■ INFORMATION SUPPLIED:
---+---

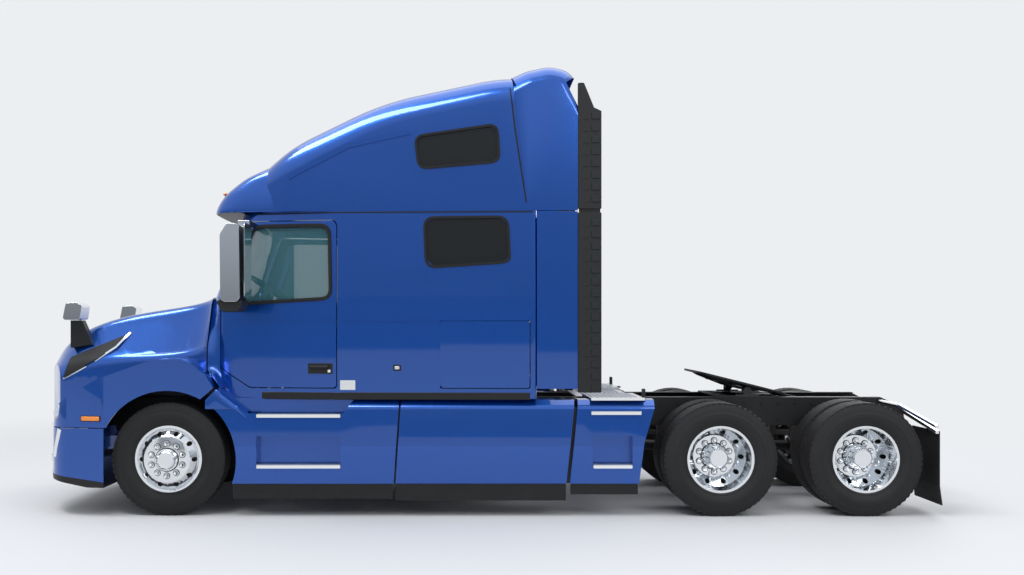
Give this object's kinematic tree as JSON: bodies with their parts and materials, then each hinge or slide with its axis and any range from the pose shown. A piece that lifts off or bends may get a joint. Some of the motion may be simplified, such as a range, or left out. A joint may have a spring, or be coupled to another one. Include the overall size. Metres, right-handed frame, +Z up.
{
  "type": "semi truck tractor unit",
  "caption": "Long-nose highway tractor unit with a raised-roof sleeper cab, tandem drive axles on twin wheels and a tipping fifth wheel coupling.",
  "frame": {"origin": "on the ground, in the middle of the overall length and width", "axes": "-X towards the front, -Y the driver's side, +Z up"},
  "size_m": [8.142, 3.06, 4.0277],
  "materials": {
    "blue_paint": "deep metallic gloss",
    "chassis_black": "satin black",
    "black_plastic": "grained",
    "dark_glass": "tinted",
    "clear_glass": "clear",
    "lamp_lens": "clear moulded",
    "tyre_rubber": "worn tread",
    "polished_aluminium": "polished",
    "tread_aluminium": "brushed, serrated",
    "bright_chrome": "mirror",
    "cast_black": "rough cast",
    "engine_grey": "painted casting",
    "rubber_black": "matt",
    "seat_fabric": "woven",
    "red_lens": "clear moulded"
  },
  "bodies": {
    "chassis": {"bumper": "blue_paint", "bunk": "seat_fabric", "cab_shell": "blue_paint", "dashboard": "black_plastic", "deck_plate": "tread_aluminium", "drive_axles": "chassis_black", "driveshaft": "chassis_black", "engine": "engine_grey", "fairing_bars": "chassis_black", "fifth_wheel_base": "cast_black", "flap_hangers": "bright_chrome", "frame": "chassis_black", "fuel_tanks": "tread_aluminium", "leaf_springs": "chassis_black", "mudflaps": "rubber_black", "radiator": "chassis_black", "rear_fairings": "blue_paint", "rear_suspension": "chassis_black", "roof_cap": "blue_paint", "roof_trim": "blue_paint", "seats": "seat_fabric", "side_extenders": "black_plastic", "side_panels": "blue_paint", "skirts": "black_plastic", "sleeper_windows": "dark_glass", "steer_axle": "chassis_black", "step_fairings": "blue_paint", "step_treads": "tread_aluminium", "tail_lamps": "red_lens", "tank_fairings": "blue_paint", "windshield": "clear_glass"},
    "hood": {"hood": "blue_paint", "grille": "black_plastic", "headlamps": "lamp_lens", "hood_mirrors": "bright_chrome", "hood_scoops": "black_plastic"},
    "door_left": {"door_left": "blue_paint", "door_glass_left": "clear_glass", "mirror_left": "bright_chrome"},
    "door_right": {"door_right": "blue_paint", "door_glass_right": "clear_glass", "mirror_right": "bright_chrome"},
    "hatch_left": {"hatch_left": "blue_paint"},
    "hatch_right": {"hatch_right": "blue_paint"},
    "knuckle_left": {"knuckle_left": "chassis_black"},
    "knuckle_right": {"knuckle_right": "chassis_black"},
    "front_wheel_left": {"front_tyre_left": "tyre_rubber", "front_rim_left": "polished_aluminium"},
    "front_wheel_right": {"front_tyre_right": "tyre_rubber", "front_rim_right": "polished_aluminium"},
    "forward_wheels_left": {"forward_tyres_left": "tyre_rubber", "forward_rims_left": "polished_aluminium"},
    "forward_wheels_right": {"forward_tyres_right": "tyre_rubber", "forward_rims_right": "polished_aluminium"},
    "rearward_wheels_left": {"rearward_tyres_left": "tyre_rubber", "rearward_rims_left": "polished_aluminium"},
    "rearward_wheels_right": {"rearward_tyres_right": "tyre_rubber", "rearward_rims_right": "polished_aluminium"},
    "fifth_wheel": {"fifth_wheel_plate": "cast_black"},
    "steering_wheel": {"steering_wheel": "black_plastic"}
  },
  "joints": [
    {"name": "hood_tilt", "type": "hinge", "parent": "chassis", "child": "hood", "pos_m": [-4.067, 0, 0.79], "axis": [0, -1, 0], "range_deg": [0, 70]},
    {"name": "door_left_hinge", "type": "hinge", "parent": "chassis", "child": "door_left", "pos_m": [-2.389, -1.012, 1.6], "axis": [0, 0, -1], "range_deg": [0, 70]},
    {"name": "door_right_hinge", "type": "hinge", "parent": "chassis", "child": "door_right", "pos_m": [-2.389, 1.012, 1.6], "axis": [0, 0, 1], "range_deg": [0, 70]},
    {"name": "hatch_left_hinge", "type": "hinge", "parent": "chassis", "child": "hatch_left", "pos_m": [-0.3865, -1.192, 1.44], "axis": [0, 0, -1], "range_deg": [0, 90]},
    {"name": "hatch_right_hinge", "type": "hinge", "parent": "chassis", "child": "hatch_right", "pos_m": [-0.3865, 1.192, 1.44], "axis": [0, 0, 1], "range_deg": [0, 90]},
    {"name": "steer_left", "type": "hinge", "parent": "chassis", "child": "knuckle_left", "pos_m": [-2.809, -0.87, 0.505], "axis": [0, 0, 1], "range_deg": [-40, 40]},
    {"name": "steer_right", "type": "hinge", "parent": "chassis", "child": "knuckle_right", "pos_m": [-2.809, 0.87, 0.505], "axis": [0, 0, 1], "range_deg": [-40, 40]},
    {"name": "steering_wheel_turn", "type": "hinge", "parent": "chassis", "child": "steering_wheel", "pos_m": [-2.009, -0.55, 2.036], "axis": [0.5592, 0, 0.829], "range_deg": [-720, 720]},
    {"name": "front_wheel_left_spin", "type": "hinge", "parent": "knuckle_left", "child": "front_wheel_left", "pos_m": [-2.809, 0, 0.505], "axis": [0, 1, 0], "continuous": true},
    {"name": "front_wheel_right_spin", "type": "hinge", "parent": "knuckle_right", "child": "front_wheel_right", "pos_m": [-2.809, 0, 0.505], "axis": [0, 1, 0], "continuous": true},
    {"name": "forward_wheels_left_spin", "type": "hinge", "parent": "chassis", "child": "forward_wheels_left", "pos_m": [2.106, 0, 0.505], "axis": [0, 1, 0], "continuous": true},
    {"name": "forward_wheels_right_spin", "type": "hinge", "parent": "chassis", "child": "forward_wheels_right", "pos_m": [2.106, 0, 0.505], "axis": [0, 1, 0], "continuous": true},
    {"name": "rearward_wheels_left_spin", "type": "hinge", "parent": "chassis", "child": "rearward_wheels_left", "pos_m": [3.396, 0, 0.505], "axis": [0, 1, 0], "continuous": true},
    {"name": "rearward_wheels_right_spin", "type": "hinge", "parent": "chassis", "child": "rearward_wheels_right", "pos_m": [3.396, 0, 0.505], "axis": [0, 1, 0], "continuous": true},
    {"name": "fifth_wheel_tip", "type": "hinge", "parent": "chassis", "child": "fifth_wheel", "pos_m": [2.541, 0, 1.075], "axis": [0, -1, 0], "range_deg": [0, 26]}
  ],
  "couplings": [
    {"joint": "steer_right", "follows": "steer_left", "ratio": 1},
    {"joint": "steering_wheel_turn", "follows": "steer_left", "ratio": 18}
  ]
}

---+---

■ WORK TO COMPLETE: Reproduce all data above, unchanged.

■ FULL ANSWER:
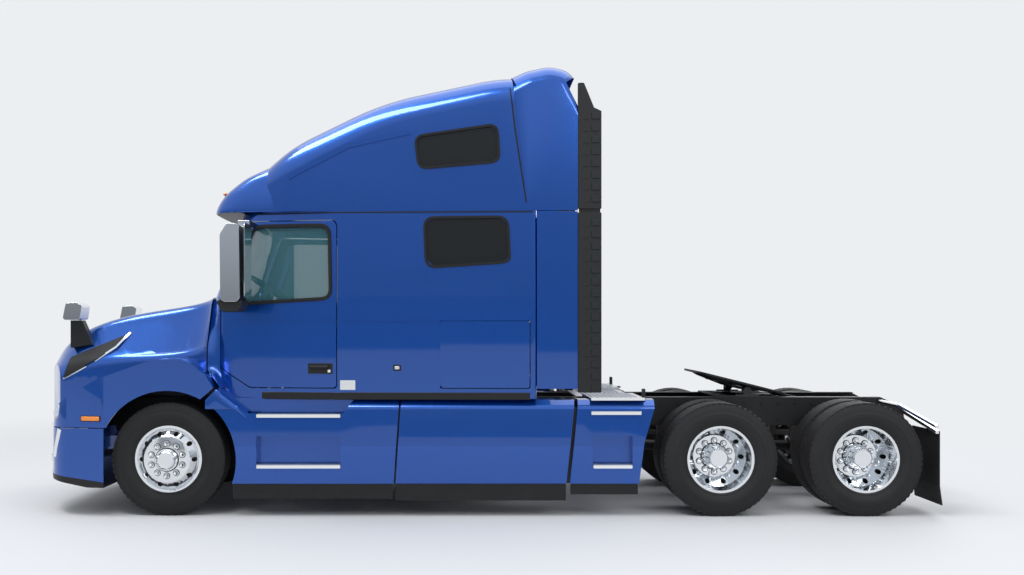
Give this object's kinematic tree as JSON: bodies with their parts and materials, then each hinge or slide with its axis and any range from the pose shown. A piece that lifts off or bends may get a joint. Some of the motion may be simplified, such as a range, or left out. A joint may have a spring, or be coupled to another one. Include the overall size. Metres, right-handed frame, +Z up.
{
  "type": "semi truck tractor unit",
  "caption": "Long-nose highway tractor unit with a raised-roof sleeper cab, tandem drive axles on twin wheels and a tipping fifth wheel coupling.",
  "frame": {"origin": "on the ground, in the middle of the overall length and width", "axes": "-X towards the front, -Y the driver's side, +Z up"},
  "size_m": [8.142, 3.06, 4.0277],
  "materials": {
    "blue_paint": "deep metallic gloss",
    "chassis_black": "satin black",
    "black_plastic": "grained",
    "dark_glass": "tinted",
    "clear_glass": "clear",
    "lamp_lens": "clear moulded",
    "tyre_rubber": "worn tread",
    "polished_aluminium": "polished",
    "tread_aluminium": "brushed, serrated",
    "bright_chrome": "mirror",
    "cast_black": "rough cast",
    "engine_grey": "painted casting",
    "rubber_black": "matt",
    "seat_fabric": "woven",
    "red_lens": "clear moulded"
  },
  "bodies": {
    "chassis": {"bumper": "blue_paint", "bunk": "seat_fabric", "cab_shell": "blue_paint", "dashboard": "black_plastic", "deck_plate": "tread_aluminium", "drive_axles": "chassis_black", "driveshaft": "chassis_black", "engine": "engine_grey", "fairing_bars": "chassis_black", "fifth_wheel_base": "cast_black", "flap_hangers": "bright_chrome", "frame": "chassis_black", "fuel_tanks": "tread_aluminium", "leaf_springs": "chassis_black", "mudflaps": "rubber_black", "radiator": "chassis_black", "rear_fairings": "blue_paint", "rear_suspension": "chassis_black", "roof_cap": "blue_paint", "roof_trim": "blue_paint", "seats": "seat_fabric", "side_extenders": "black_plastic", "side_panels": "blue_paint", "skirts": "black_plastic", "sleeper_windows": "dark_glass", "steer_axle": "chassis_black", "step_fairings": "blue_paint", "step_treads": "tread_aluminium", "tail_lamps": "red_lens", "tank_fairings": "blue_paint", "windshield": "clear_glass"},
    "hood": {"hood": "blue_paint", "grille": "black_plastic", "headlamps": "lamp_lens", "hood_mirrors": "bright_chrome", "hood_scoops": "black_plastic"},
    "door_left": {"door_left": "blue_paint", "door_glass_left": "clear_glass", "mirror_left": "bright_chrome"},
    "door_right": {"door_right": "blue_paint", "door_glass_right": "clear_glass", "mirror_right": "bright_chrome"},
    "hatch_left": {"hatch_left": "blue_paint"},
    "hatch_right": {"hatch_right": "blue_paint"},
    "knuckle_left": {"knuckle_left": "chassis_black"},
    "knuckle_right": {"knuckle_right": "chassis_black"},
    "front_wheel_left": {"front_tyre_left": "tyre_rubber", "front_rim_left": "polished_aluminium"},
    "front_wheel_right": {"front_tyre_right": "tyre_rubber", "front_rim_right": "polished_aluminium"},
    "forward_wheels_left": {"forward_tyres_left": "tyre_rubber", "forward_rims_left": "polished_aluminium"},
    "forward_wheels_right": {"forward_tyres_right": "tyre_rubber", "forward_rims_right": "polished_aluminium"},
    "rearward_wheels_left": {"rearward_tyres_left": "tyre_rubber", "rearward_rims_left": "polished_aluminium"},
    "rearward_wheels_right": {"rearward_tyres_right": "tyre_rubber", "rearward_rims_right": "polished_aluminium"},
    "fifth_wheel": {"fifth_wheel_plate": "cast_black"},
    "steering_wheel": {"steering_wheel": "black_plastic"}
  },
  "joints": [
    {"name": "hood_tilt", "type": "hinge", "parent": "chassis", "child": "hood", "pos_m": [-4.067, 0, 0.79], "axis": [0, -1, 0], "range_deg": [0, 70]},
    {"name": "door_left_hinge", "type": "hinge", "parent": "chassis", "child": "door_left", "pos_m": [-2.389, -1.012, 1.6], "axis": [0, 0, -1], "range_deg": [0, 70]},
    {"name": "door_right_hinge", "type": "hinge", "parent": "chassis", "child": "door_right", "pos_m": [-2.389, 1.012, 1.6], "axis": [0, 0, 1], "range_deg": [0, 70]},
    {"name": "hatch_left_hinge", "type": "hinge", "parent": "chassis", "child": "hatch_left", "pos_m": [-0.3865, -1.192, 1.44], "axis": [0, 0, -1], "range_deg": [0, 90]},
    {"name": "hatch_right_hinge", "type": "hinge", "parent": "chassis", "child": "hatch_right", "pos_m": [-0.3865, 1.192, 1.44], "axis": [0, 0, 1], "range_deg": [0, 90]},
    {"name": "steer_left", "type": "hinge", "parent": "chassis", "child": "knuckle_left", "pos_m": [-2.809, -0.87, 0.505], "axis": [0, 0, 1], "range_deg": [-40, 40]},
    {"name": "steer_right", "type": "hinge", "parent": "chassis", "child": "knuckle_right", "pos_m": [-2.809, 0.87, 0.505], "axis": [0, 0, 1], "range_deg": [-40, 40]},
    {"name": "steering_wheel_turn", "type": "hinge", "parent": "chassis", "child": "steering_wheel", "pos_m": [-2.009, -0.55, 2.036], "axis": [0.5592, 0, 0.829], "range_deg": [-720, 720]},
    {"name": "front_wheel_left_spin", "type": "hinge", "parent": "knuckle_left", "child": "front_wheel_left", "pos_m": [-2.809, 0, 0.505], "axis": [0, 1, 0], "continuous": true},
    {"name": "front_wheel_right_spin", "type": "hinge", "parent": "knuckle_right", "child": "front_wheel_right", "pos_m": [-2.809, 0, 0.505], "axis": [0, 1, 0], "continuous": true},
    {"name": "forward_wheels_left_spin", "type": "hinge", "parent": "chassis", "child": "forward_wheels_left", "pos_m": [2.106, 0, 0.505], "axis": [0, 1, 0], "continuous": true},
    {"name": "forward_wheels_right_spin", "type": "hinge", "parent": "chassis", "child": "forward_wheels_right", "pos_m": [2.106, 0, 0.505], "axis": [0, 1, 0], "continuous": true},
    {"name": "rearward_wheels_left_spin", "type": "hinge", "parent": "chassis", "child": "rearward_wheels_left", "pos_m": [3.396, 0, 0.505], "axis": [0, 1, 0], "continuous": true},
    {"name": "rearward_wheels_right_spin", "type": "hinge", "parent": "chassis", "child": "rearward_wheels_right", "pos_m": [3.396, 0, 0.505], "axis": [0, 1, 0], "continuous": true},
    {"name": "fifth_wheel_tip", "type": "hinge", "parent": "chassis", "child": "fifth_wheel", "pos_m": [2.541, 0, 1.075], "axis": [0, -1, 0], "range_deg": [0, 26]}
  ],
  "couplings": [
    {"joint": "steer_right", "follows": "steer_left", "ratio": 1},
    {"joint": "steering_wheel_turn", "follows": "steer_left", "ratio": 18}
  ]
}